FNW : Quelles sont les différences avec le marché européen sur le plan du digital?

OB :
Une des modalités est la part de consommation via les réseaux sociaux, qui est beaucoup plus développée qu'en Europe. Il y a aussi de très gros acteurs en ligne avec des places de marchés comme Zalada, qui ont des modèles proches d'Amazon, et qui sont très agressifs. Tout le challenge est de moderniser les grands magasins pour les adapter aux nouvelles formes de consommation comme le social commerce. L'un des points importants aussi en Thaïlande, c'est qu'il n'y a pas la saisonnalité. Nous vendons très peu de pièces chaudes, par exemple, en textile. Un point très différent est le fait que les consommateurs en Asie du Sud sont très éduqués par rapport aux mécanismes de discount et à la promotion. Le poids de la gamification des opérations est très important, et l'approche et souvent très sophistiquée. La collecte de coupons et le jeu sont très importants. Et 85% de nos clients ont une carte de fidélité. Cela signifie que la place et l'influence de la data sont très importantes. Ce qu'il faut savoir c'est que les choses vont très très vite dans l'adaptation des comportements. Des études locales ont montré que 20% des 25-50 ans ont des cryptomonnaies. Il y a moins de frein face à l'innovation et globalement, le temps d'utilisation des smartphones et très élevé car, comme les déplacements se font en transports en commun, les gens utilisent leurs écrans. La part du mobile par rapport au desktop est donc très importante. Une énorme différence avec l'Europe c'est qu'ici 75% de l'activité digitale passe par l'app. Pour nous c'est plus une application de services dans laquelle il est possible de consommer qu'un axe direct à l'achat. Nous avons vu une croissance de 70% de nos ventes via ce canal et nous avons doublé nos ventes via le social commerce.

FNW : Et l'offre est-elle différente?

OB :
Les grands magasins européens ont eu tendance à organiser leur offre autour du produit Fashion. En Asie, les catégories sont plus équilibrées avec des ventes réparties entre la Maison, les marques d'électroménager, etc. Il y a par contre une très grande culture de la Beauté, une attention au soin de la peau.
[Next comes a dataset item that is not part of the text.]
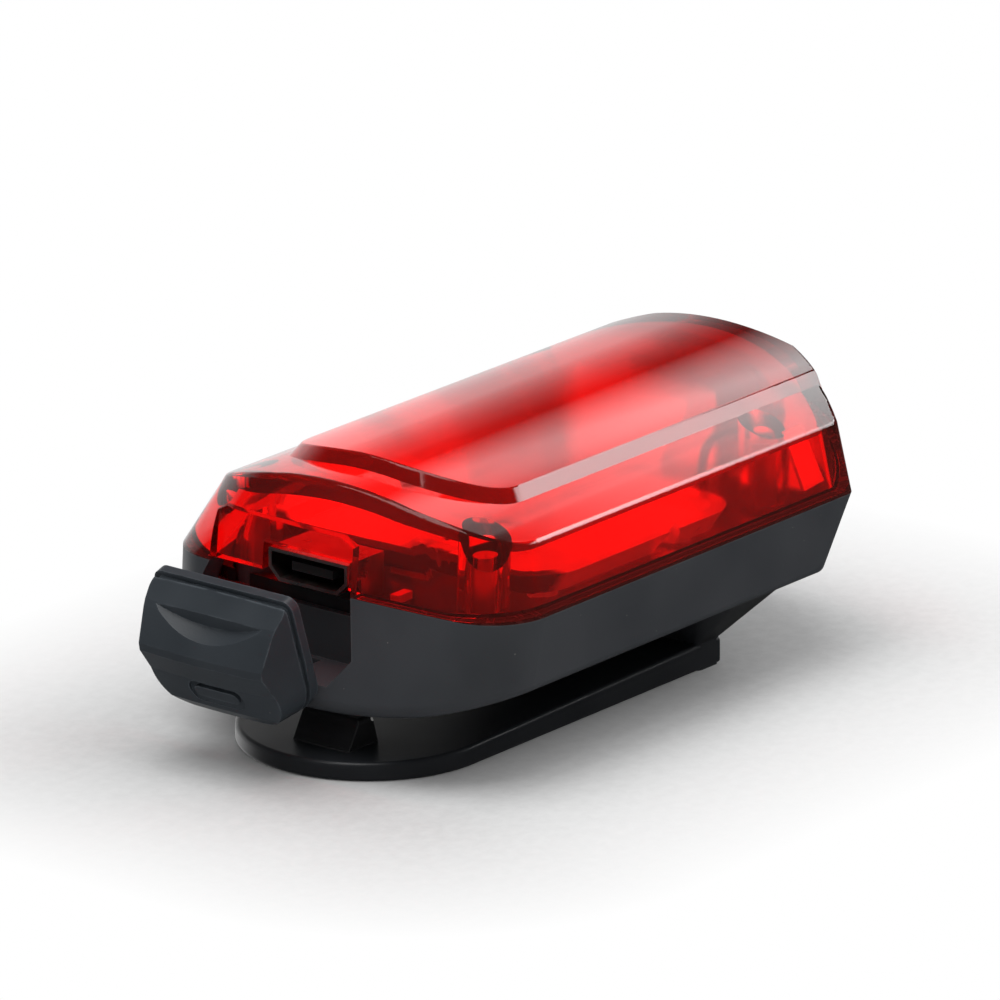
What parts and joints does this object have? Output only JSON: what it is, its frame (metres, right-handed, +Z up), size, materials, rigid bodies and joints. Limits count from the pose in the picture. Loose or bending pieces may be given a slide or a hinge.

Les grands magasins sont une destination pour la découverte de marques internationales avec beaucoup de marques asiatiques, coréennes et japonaises bien sûr, mais aussi chinoises.

Sur le segment mode, il y a une clientèle très aisée qui est très avertie sur les produits de luxe. Elle possède un pouvoir d'achat très important, elle est très éduquée sur les codes de la mode et du luxe. Il y a un intérêt pour les grandes marques de renommée internationale mais les clients thaïlandais sont en attente de marques locales défendant le design Thaï. Il y a un tissu de labels très intéressant, tout comme en Europe on a vu cette attente de marques locales. Il y a aussi la tendance des marques sociales. Elles n'ont même pas de site mais une présence sur les réseaux sociaux avec Tiktok, Instagram et Facebook.  Nous leur donnons l'opportunité d'avoir un lien physique avec leurs clients.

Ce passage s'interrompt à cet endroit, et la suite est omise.